Рим был подготовлен к борьбе с Карфагеном и эллинистическими монархиями в военном отношении, но далеко отстал от них в области культуры. Поэтому грандиозность перемен, происшедших на глазах одного человеческого поколения победителей и побежденных, не была осознана самими римлянами в историческом плане. В римском пантеоне не было музы истории, подобной греческой Клио. Не было и историков в подлинном, эллинском смысле этого слова. Имелись лишь летописцы (анналисты), дававшие примитивное погодное изложение событий, значительных и ничтожных, без осмысления их поводов, причин и последствий. Более того, в это время преобладало мнение, что латинский язык не пригоден для исторического повествования, и первые римские историки писали труды на греческом языке. Историком римских завоеваний, превративших Рим в мировую державу, становится один из греческих заложников, Полибий из Мегалополя. Жизненный опыт подтолкнул его к созданию исторического труда нового для греческого мира типа — всеобщей истории, в центре которой находилась история Рима. Грек Полибий стал первым подлинным историком Рима, не только собравшим огромный фактический материал, но и попытавшимся дать его научное истолкование.
Вслед за трагедией народов, лишенных самостоятельности и насильственно втянутых в орбиту великодержавной политики Рима, наступила трагедия самой римской гражданской общины. Огромность добычи оказалась непосильным грузом для свободных земледельцев Италии. Вытесняемые рабами, они нахлынули в «вечный город», чтобы там существовать за счет подачек богатых людей и рабовладельческого государства. Использование этой массы выброшенных за борт свободных граждан в политической борьбе, а затем и в междоусобицах, привело к невиданным по длительности и жестокости гражданским войнам (bella civilia) 91—30 гг. до н.э.
Гражданские войны подготовили наиболее крупную метаморфозу, которую современные исследователи с полным для этого основанием именуют «социальной революцией»[500]
. Она была направлена против отношений собственности, связанных с господствующей политической формой — городом-государством (полисом). Движущей силой революции были широкие массы италийского населения, поставленные в неравноправное положение по сравнению с римскими гражданами. Однако к власти пришли не они, а зажиточная верхушка италийского населения, ставшая прочной опорой нового политического режима — принципата. Единоличные правители, принцепсы, внешне не нарушая прерогатив старинного аристократического учреждения — сената, окружили себя «новыми людьми» (homines novi). Из них складывался военный и административный аппарат, фактически зависящий от воли главы государства. Преобразование римской аристократической республики в монархию произошло почти незаметно для современников этого переворота, поскольку ни Цезарь, ни Август не ликвидировали старых республиканских институтов, а, подчинив себе, ограничили их юрисдикцию маловажными, хотя и внешне почетными сферами.Какую же роль в изменившемся римском обществе играла историография? Создатели нового политического режима понимали значение истории как сильнейшего идеологического оружия и осуществляли контроль над людьми, занимающимися историей, одновременно оказывая им материальную и моральную поддержку. Перед публикацией каждой из книг своей монументальной «Истории от основания Рима» Тит Ливий, первый профессиональный историк, знакомил с нею Августа, который осуществлял общую цензуру и давал отдельные практические советы. Советы превращались в рекомендации, когда речь шла о современности. Из 142 книг истории Ливия 22 были посвящены времени Августа, и он, будучи в них главной фигурой, естественно, желал выглядеть в наилучшем свете. Подобная ситуация оказалась для римской историографии новой, ибо раньше историки были свободны от такого контроля.

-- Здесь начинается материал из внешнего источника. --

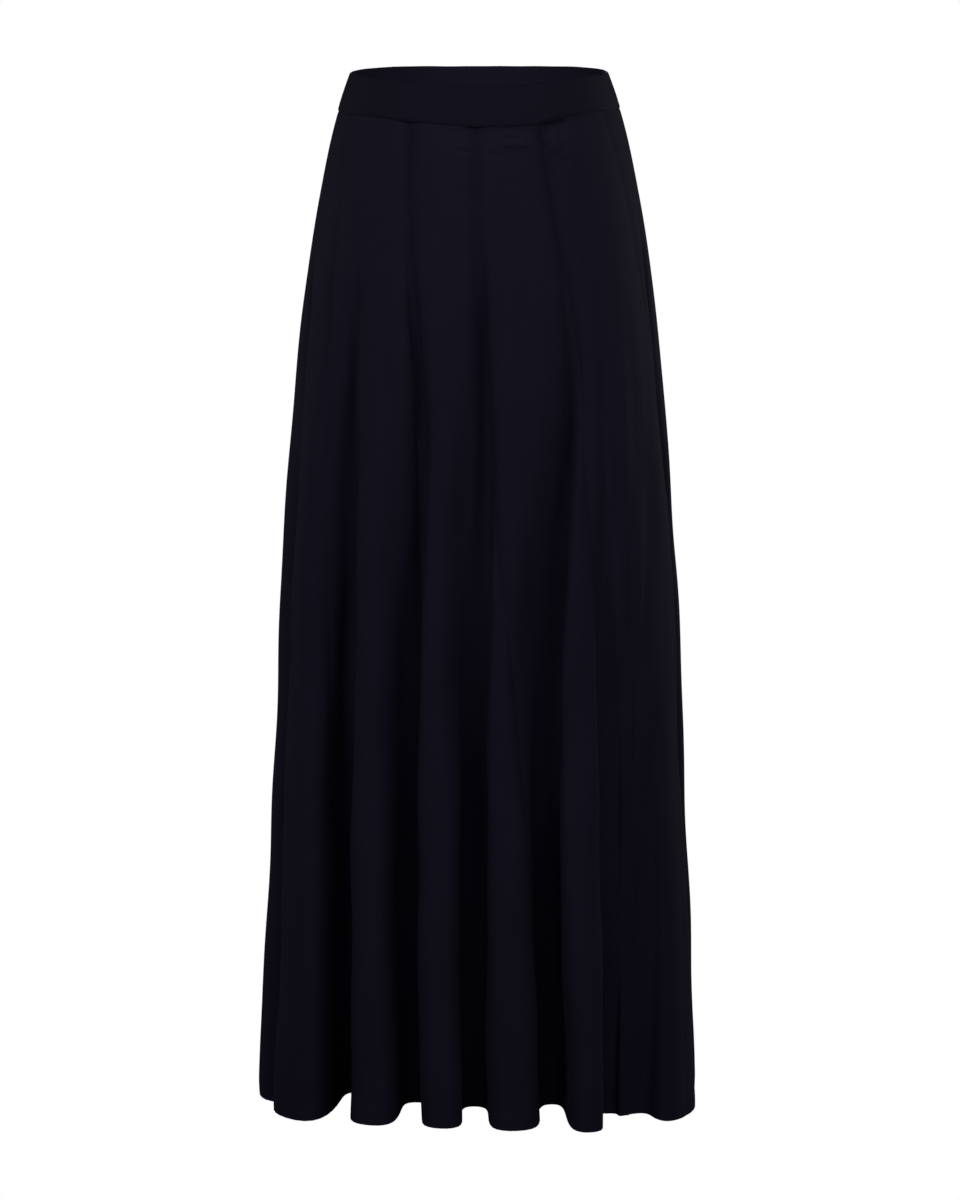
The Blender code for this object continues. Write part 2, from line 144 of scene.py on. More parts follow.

Новыми были и трудности, возникавшие у историков при освещении исторических событий. Ранее политическая история была публичной — решения принимались в сенате, где мог присутствовать и историк, если он был сенатором, и в народных собраниях, где происходило голосование. Со времени Августа история стала «тайной», ибо не были известны пути, которые проходило решение, принятое в императорских спальнях и кабинетах, до того, как его предлагали сенату. Это прекрасно понимал Дион Кассий, касавшийся событий 27 г. до н.э.: «События, происшедшие после этого времени, нельзя изложить тем же способом, как в предшествующие времена… многие вещи были утаены и скрыты… и многое случившееся осталось неизвестным» (Dio Cass., LIII, 19, 2—4).
Существенным обстоятельством, свидетельствующим об изменении общественного положения историков, являются факты их преследования властями. В 25 г. н.э. Кремуций Корд был обвинен в том, что в написанном им историческом труде хвалил убийцу Цезаря Брута, а другого убийцу Цезаря — Кассия — назвал «последним республиканцем» (Tac. Ann., IV, 34). Опасаясь казни, Кремуций Корд покончил жизнь самоубийством, а его труд по специальному решению сената был сожжен.